Police welcome today's ban of two chemicals found in K2, allowing them to be vigilant in enforcing the law to reduce the product's harmful effects on the community.
Deputy Commissioner Mike Bush said Police welcome the strong stance taken by Associate Minister of Health Peter Dunne and Government, which will strengthen the ability of Police and other agencies concerned about the harm caused by synthetic cannabinoids.
"There is significant community concern over the impact the current products on the market are having throughout the country, particularly on vulnerable young people, and this ban is a positive step," he said.

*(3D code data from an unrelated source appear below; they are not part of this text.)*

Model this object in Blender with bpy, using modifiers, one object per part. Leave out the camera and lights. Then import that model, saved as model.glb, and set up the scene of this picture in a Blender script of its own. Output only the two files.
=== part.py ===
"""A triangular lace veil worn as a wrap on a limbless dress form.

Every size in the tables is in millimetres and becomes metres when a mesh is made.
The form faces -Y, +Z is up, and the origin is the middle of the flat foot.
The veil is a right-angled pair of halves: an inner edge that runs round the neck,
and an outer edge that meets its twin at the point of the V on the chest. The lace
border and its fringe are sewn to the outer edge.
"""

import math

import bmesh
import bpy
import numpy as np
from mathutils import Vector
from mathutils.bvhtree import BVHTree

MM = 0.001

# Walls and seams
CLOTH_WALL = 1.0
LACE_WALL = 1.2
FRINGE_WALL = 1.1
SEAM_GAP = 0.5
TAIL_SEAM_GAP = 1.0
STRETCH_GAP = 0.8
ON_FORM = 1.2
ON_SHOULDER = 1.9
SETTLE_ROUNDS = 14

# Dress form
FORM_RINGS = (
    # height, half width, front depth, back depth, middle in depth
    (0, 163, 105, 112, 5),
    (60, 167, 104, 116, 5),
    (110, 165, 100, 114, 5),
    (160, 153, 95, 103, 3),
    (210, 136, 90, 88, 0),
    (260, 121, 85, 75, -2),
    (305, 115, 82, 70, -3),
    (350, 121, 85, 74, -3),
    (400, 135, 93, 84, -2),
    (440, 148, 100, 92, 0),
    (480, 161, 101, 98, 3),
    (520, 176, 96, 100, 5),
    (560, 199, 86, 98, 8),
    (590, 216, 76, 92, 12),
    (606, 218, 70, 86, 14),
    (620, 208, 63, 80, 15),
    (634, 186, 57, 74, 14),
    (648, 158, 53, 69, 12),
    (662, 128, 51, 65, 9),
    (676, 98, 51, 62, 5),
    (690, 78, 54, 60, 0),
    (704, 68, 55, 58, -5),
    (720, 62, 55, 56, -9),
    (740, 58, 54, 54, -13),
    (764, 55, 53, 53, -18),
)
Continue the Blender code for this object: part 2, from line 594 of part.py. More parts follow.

"Aside from the potentially serious health effects such as increased heart-rate and seizures, Police are finding K2 and similar substances are becoming an increasingly concerning factor in a number of crimes, including violent offending. This is being driven by people either committing crime to get their hands on these drugs, or committing crimes while on them."
He said seven recent aggravated robberies had been committed by offenders demanding synthetic cannabis products, with the weapons used ranging from knives to firearms.
Synthetic cannabis is seen as the motivating factor in the case of a 17-year-old Dunedin youth, who recently appeared in court on representative charges following a crime spree that involved breaking into 27 different vehicles in early 2012. Recently, two North Island children, aged 9 and 10, were admitted to hospital after being found vomiting and unresponsive. Police inquiries established they appeared to have been given K2 by a group of older boys.
The two new banned substances in K2 increase the number of prohibited chemicals to 35.